** BEGIN Record set **

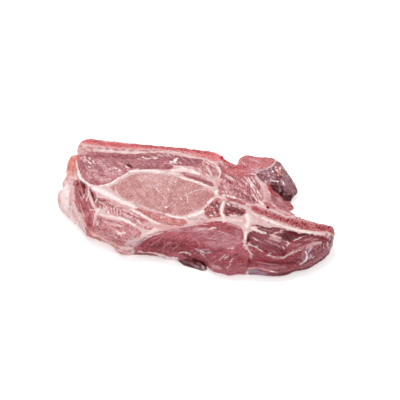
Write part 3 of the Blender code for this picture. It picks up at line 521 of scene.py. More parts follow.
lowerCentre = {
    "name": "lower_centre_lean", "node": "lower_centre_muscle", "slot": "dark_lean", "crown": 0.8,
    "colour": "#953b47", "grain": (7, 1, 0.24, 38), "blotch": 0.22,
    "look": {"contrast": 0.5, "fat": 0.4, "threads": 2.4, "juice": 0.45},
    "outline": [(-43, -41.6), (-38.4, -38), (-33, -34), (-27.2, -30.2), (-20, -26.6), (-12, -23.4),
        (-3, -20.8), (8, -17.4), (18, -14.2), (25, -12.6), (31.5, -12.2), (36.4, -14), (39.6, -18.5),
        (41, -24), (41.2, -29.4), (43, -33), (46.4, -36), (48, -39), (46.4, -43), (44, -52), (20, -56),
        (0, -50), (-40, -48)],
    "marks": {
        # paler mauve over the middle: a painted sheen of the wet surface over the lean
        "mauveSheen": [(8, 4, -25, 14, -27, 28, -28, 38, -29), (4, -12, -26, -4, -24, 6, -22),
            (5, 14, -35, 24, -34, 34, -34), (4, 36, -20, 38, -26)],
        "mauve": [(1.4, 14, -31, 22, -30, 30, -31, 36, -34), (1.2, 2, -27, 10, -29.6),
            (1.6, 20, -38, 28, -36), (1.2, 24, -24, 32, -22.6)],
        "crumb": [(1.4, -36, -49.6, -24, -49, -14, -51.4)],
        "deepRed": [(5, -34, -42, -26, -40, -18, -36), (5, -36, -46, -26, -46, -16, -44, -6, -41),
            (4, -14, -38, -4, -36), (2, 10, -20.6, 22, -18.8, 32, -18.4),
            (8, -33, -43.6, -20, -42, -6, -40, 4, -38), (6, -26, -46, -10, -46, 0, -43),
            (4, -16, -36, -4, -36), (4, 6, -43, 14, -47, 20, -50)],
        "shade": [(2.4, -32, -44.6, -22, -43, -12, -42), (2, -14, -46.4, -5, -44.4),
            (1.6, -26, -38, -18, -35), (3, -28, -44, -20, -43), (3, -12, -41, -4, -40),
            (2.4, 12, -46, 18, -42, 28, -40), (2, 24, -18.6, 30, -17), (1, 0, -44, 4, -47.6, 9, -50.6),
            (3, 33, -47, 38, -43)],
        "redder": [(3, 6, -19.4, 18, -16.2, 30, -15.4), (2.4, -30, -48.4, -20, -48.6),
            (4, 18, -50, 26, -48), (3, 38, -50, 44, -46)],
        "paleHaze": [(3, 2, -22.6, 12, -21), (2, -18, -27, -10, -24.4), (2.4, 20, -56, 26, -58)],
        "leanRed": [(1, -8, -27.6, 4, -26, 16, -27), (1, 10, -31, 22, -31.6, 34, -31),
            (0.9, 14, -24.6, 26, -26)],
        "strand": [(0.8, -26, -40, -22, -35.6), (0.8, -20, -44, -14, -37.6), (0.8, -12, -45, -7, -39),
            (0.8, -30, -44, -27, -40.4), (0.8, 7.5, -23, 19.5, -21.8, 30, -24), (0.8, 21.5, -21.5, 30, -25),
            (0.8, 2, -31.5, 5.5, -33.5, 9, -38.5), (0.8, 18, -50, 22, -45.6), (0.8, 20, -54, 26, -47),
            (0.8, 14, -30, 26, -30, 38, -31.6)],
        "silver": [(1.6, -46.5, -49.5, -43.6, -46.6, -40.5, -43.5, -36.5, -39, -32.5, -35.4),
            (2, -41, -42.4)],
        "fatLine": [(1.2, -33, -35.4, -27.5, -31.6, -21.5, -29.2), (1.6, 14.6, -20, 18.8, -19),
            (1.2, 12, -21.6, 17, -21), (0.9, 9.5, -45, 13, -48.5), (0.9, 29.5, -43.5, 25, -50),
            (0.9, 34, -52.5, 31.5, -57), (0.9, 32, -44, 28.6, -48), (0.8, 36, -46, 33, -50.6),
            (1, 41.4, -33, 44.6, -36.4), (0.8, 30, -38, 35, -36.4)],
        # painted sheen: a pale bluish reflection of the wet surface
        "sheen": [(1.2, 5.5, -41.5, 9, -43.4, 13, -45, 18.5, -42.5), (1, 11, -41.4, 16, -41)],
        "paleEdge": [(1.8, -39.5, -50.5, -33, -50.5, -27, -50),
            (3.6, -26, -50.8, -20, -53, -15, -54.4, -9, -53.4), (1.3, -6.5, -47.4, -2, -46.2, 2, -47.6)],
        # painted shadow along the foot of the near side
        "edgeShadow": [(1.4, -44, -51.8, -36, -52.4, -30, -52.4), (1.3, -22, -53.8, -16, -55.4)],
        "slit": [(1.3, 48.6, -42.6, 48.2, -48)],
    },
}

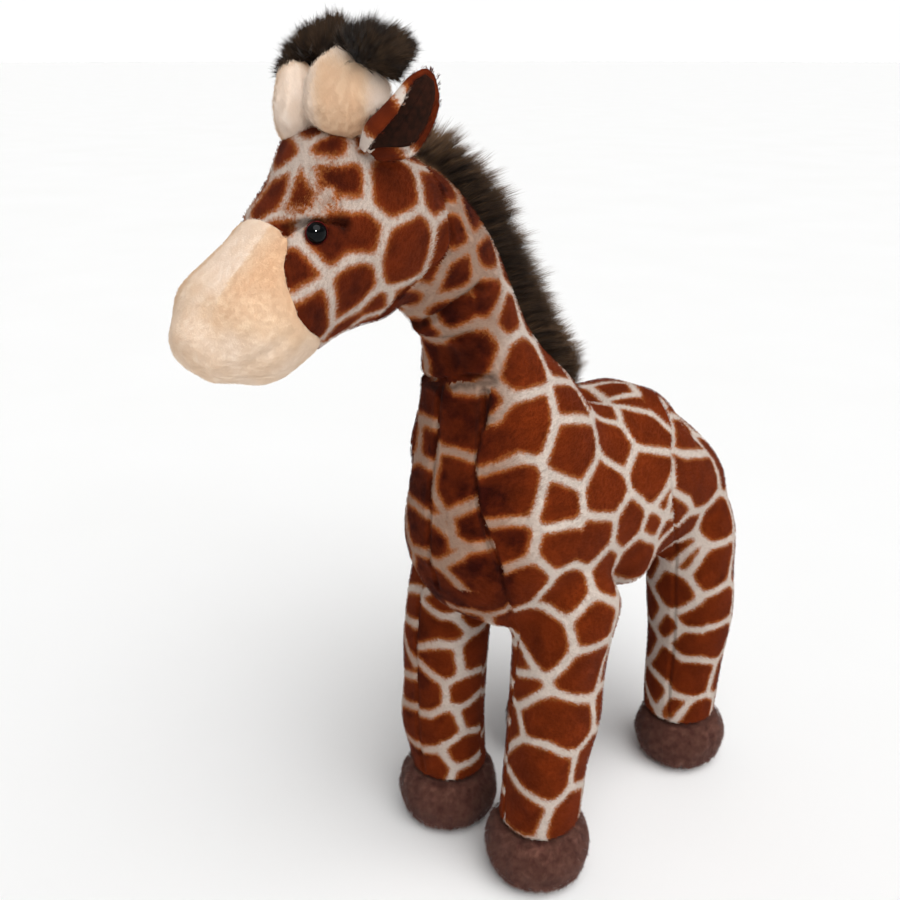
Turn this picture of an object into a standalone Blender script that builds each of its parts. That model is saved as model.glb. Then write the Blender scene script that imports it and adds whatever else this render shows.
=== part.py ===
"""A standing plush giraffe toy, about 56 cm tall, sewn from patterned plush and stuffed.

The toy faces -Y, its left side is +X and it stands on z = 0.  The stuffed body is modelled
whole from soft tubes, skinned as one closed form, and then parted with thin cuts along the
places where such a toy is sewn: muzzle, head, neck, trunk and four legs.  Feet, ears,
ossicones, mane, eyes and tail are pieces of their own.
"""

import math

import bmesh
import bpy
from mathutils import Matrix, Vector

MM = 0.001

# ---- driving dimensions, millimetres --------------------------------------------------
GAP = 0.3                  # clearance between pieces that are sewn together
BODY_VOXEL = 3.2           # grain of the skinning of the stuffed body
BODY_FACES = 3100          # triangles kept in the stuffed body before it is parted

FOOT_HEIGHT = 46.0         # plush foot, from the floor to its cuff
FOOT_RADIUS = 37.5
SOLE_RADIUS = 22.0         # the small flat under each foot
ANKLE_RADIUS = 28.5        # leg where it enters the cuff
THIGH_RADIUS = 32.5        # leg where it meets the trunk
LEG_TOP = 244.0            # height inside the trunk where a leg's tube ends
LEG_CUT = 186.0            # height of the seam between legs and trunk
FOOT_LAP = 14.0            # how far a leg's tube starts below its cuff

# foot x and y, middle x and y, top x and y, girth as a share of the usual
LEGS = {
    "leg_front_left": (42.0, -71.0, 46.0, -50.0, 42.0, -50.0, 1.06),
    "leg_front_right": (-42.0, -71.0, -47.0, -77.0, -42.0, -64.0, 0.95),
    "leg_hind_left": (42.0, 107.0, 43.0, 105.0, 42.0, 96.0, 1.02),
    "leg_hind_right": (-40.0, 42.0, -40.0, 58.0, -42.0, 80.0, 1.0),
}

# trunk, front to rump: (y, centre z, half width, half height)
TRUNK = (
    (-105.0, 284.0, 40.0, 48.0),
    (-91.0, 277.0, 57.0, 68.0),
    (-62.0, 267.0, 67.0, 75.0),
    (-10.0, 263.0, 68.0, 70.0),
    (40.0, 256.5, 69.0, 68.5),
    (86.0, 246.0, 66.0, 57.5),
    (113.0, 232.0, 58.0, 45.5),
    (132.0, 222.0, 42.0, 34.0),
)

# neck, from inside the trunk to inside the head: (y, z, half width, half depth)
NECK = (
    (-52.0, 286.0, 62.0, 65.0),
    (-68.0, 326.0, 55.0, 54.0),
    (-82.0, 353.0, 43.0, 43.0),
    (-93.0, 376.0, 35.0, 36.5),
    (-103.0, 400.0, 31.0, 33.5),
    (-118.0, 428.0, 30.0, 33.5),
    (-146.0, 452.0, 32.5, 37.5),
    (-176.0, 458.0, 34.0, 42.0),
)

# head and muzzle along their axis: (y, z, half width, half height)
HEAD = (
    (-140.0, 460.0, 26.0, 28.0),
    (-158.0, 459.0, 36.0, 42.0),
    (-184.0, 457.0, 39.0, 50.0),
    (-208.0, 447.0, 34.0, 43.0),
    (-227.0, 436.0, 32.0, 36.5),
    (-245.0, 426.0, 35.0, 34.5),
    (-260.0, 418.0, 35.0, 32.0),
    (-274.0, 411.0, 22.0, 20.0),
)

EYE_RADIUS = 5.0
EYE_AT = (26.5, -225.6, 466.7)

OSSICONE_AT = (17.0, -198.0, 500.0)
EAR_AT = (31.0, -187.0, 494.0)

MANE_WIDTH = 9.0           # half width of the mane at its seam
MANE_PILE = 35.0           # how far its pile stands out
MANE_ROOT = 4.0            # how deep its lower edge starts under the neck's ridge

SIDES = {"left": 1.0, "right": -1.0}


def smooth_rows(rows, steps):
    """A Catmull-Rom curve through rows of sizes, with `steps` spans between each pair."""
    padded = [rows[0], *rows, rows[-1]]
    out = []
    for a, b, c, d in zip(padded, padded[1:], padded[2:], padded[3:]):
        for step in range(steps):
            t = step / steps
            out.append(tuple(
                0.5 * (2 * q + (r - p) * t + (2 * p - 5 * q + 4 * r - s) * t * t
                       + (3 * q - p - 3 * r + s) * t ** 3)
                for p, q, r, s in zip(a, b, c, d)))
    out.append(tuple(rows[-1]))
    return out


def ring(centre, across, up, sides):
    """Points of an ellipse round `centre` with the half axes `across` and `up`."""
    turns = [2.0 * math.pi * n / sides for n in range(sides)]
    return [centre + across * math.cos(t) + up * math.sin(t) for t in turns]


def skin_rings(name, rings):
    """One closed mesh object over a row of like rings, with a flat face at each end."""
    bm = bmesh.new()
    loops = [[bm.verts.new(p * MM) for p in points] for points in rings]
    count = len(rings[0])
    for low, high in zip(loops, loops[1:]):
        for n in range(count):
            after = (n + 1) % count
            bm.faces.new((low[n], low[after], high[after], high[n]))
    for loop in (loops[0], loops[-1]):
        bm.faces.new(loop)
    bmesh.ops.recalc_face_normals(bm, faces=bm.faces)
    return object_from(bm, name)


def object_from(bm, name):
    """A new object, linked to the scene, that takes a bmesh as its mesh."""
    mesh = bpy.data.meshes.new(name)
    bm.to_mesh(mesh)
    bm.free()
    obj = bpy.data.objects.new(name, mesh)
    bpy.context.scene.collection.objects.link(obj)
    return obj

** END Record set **
** BEGIN Record set **

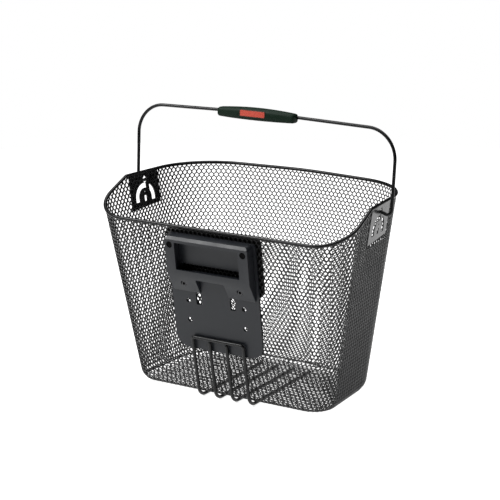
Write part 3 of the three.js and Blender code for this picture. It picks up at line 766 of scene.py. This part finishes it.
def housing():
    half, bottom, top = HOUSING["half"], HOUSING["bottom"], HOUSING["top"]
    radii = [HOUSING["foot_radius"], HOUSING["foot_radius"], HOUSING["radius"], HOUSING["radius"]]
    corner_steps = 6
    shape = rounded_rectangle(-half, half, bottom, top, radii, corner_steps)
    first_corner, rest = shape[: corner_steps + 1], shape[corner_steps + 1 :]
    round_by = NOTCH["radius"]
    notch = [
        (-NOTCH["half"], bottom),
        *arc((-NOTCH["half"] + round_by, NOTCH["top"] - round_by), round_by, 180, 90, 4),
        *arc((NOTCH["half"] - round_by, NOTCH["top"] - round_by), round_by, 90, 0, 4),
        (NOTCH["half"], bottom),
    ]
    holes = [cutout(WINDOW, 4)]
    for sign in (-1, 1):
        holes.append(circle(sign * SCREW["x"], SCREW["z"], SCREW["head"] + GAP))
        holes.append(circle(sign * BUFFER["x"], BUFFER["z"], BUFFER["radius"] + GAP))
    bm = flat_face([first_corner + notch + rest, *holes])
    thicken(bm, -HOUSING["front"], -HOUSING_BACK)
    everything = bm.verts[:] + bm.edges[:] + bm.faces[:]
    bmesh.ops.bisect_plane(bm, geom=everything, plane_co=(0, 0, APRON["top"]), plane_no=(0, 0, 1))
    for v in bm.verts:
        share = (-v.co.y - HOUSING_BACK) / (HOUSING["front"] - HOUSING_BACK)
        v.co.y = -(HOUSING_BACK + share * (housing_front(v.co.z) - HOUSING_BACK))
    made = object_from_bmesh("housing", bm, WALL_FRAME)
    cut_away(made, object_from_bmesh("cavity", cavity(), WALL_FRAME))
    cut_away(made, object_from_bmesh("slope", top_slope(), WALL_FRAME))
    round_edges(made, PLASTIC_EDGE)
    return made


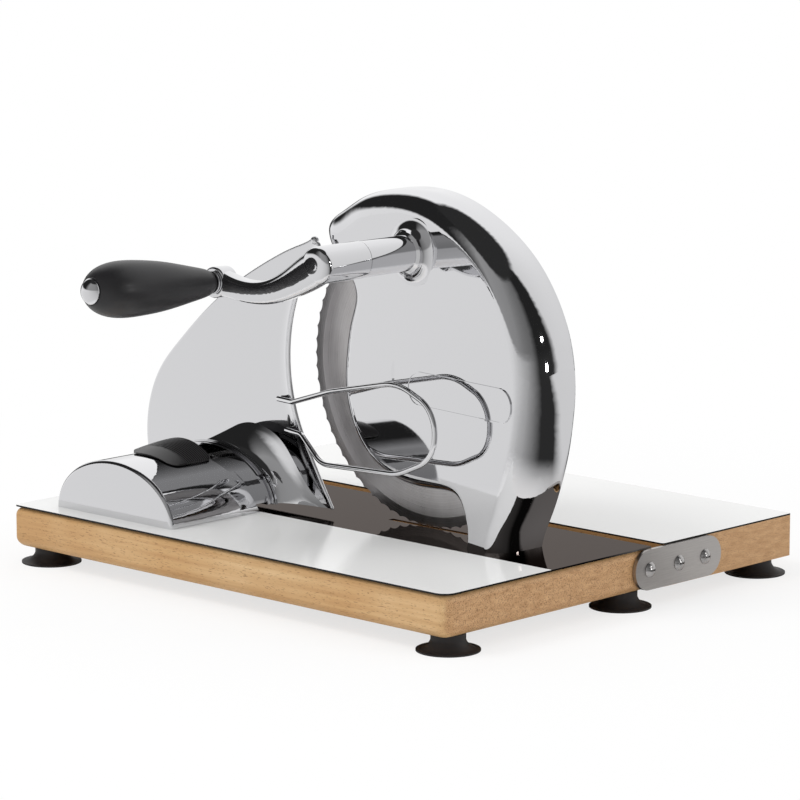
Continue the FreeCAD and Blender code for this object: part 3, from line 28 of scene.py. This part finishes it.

** END Record set **

- Written problem: Find every line in the records that contains the word "scene"; copy those lines.

- Result for this exercise:
Write part 3 of the Blender code for this picture. It picks up at line 521 of scene.py. More parts follow.
Turn this picture of an object into a standalone Blender script that builds each of its parts. That model is saved as model.glb. Then write the Blender scene script that imports it and adds whatever else this render shows.
    """A new object, linked to the scene, that takes a bmesh as its mesh."""
    bpy.context.scene.collection.objects.link(obj)
Write part 3 of the three.js and Blender code for this picture. It picks up at line 766 of scene.py. This part finishes it.
Continue the FreeCAD and Blender code for this object: part 3, from line 28 of scene.py. This part finishes it.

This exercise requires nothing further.